Newsweek Clogs SuperToilet with Blood

Remember the big spash story the noted "news" magazine went with last week reporting that a U.S. interrogator at Gitmo attempted to "intimidate" an al Qaeda prisoner by flushing a copy of the Koran down the commode? Well, guess what? It was all a bunch of, um, crap.

Newsweek magazine on Sunday said it erred in a May 9 report that said U.S. interrogators desecrated the Koran at Guantanamo Bay, and apologized to the victims of deadly Muslim protests sparked by the article.

"We regret that we got any part of our story wrong, and extend our sympathies to victims of the violence and to the U.S. soldiers caught in its midst," Editor Mark Whitaker wrote in the magazine's latest issue...

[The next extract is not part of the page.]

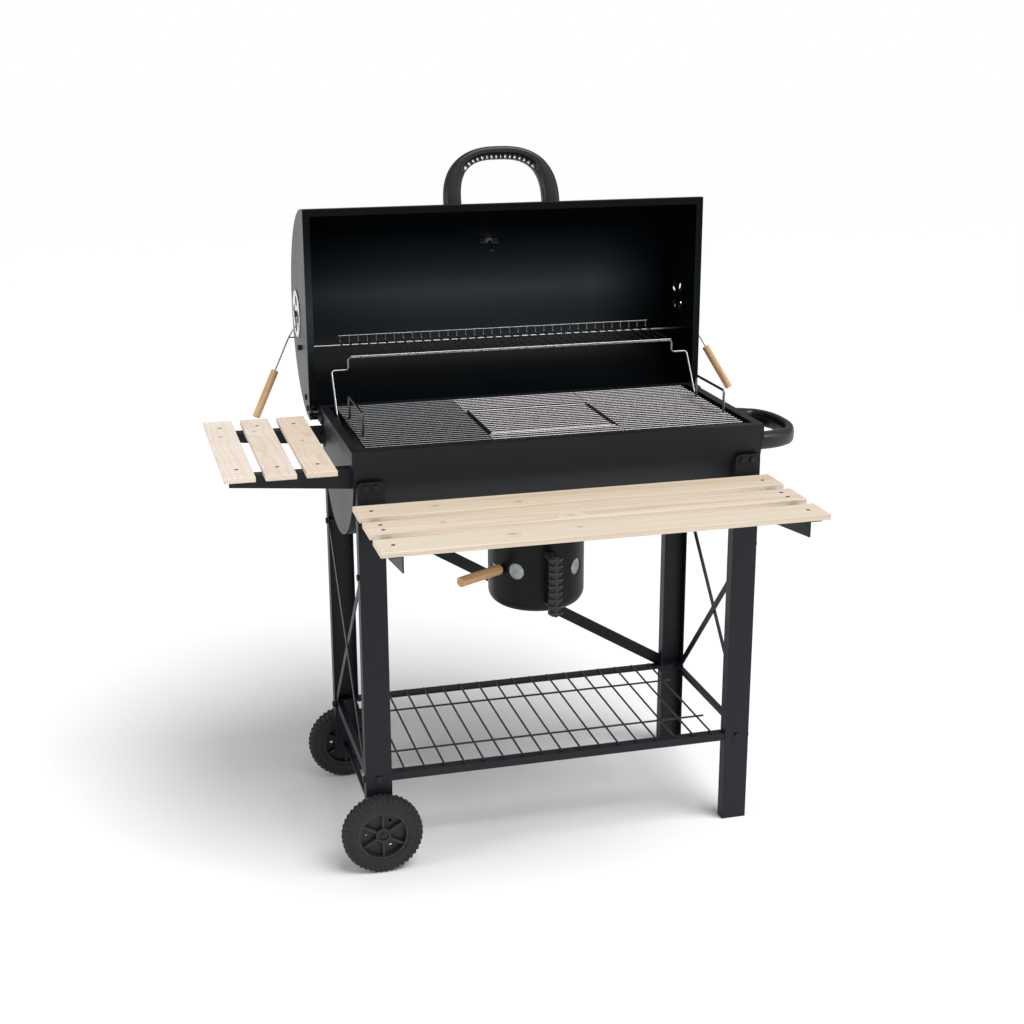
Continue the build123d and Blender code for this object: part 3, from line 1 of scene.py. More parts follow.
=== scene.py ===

Something about this story, er, smelled from the beginning. Leaving aside Jim Geraghty's wry observation that, "I mean, in most parts of the United States, flushing a Bible down a toilet would be NEA-funded performance art," there was something practically implausible about the very concept, as one of TKS's readers pointed out:

Even in paperback, his'd be a heckuva flush. Where can I get a couple of those government flushinators?

As for doing this as "intimidation," that never quite made sense to me either, precisely because the far more likely reaction was major-league pissed-offedness, certainly not the sort of response that would be conducive to either breaking a prisoner or loosening his tongue.

Now we come to find out that Michael Isikoff, the author of this incendiary "nugget," ran with it based upon "a telephone call with an anonymous government official paraphrasing a forthcoming report, confirmed [it] by placing a draft of the Periscope item before another anonymous government official. Isikoff never saw the underlying report or even had it read to him."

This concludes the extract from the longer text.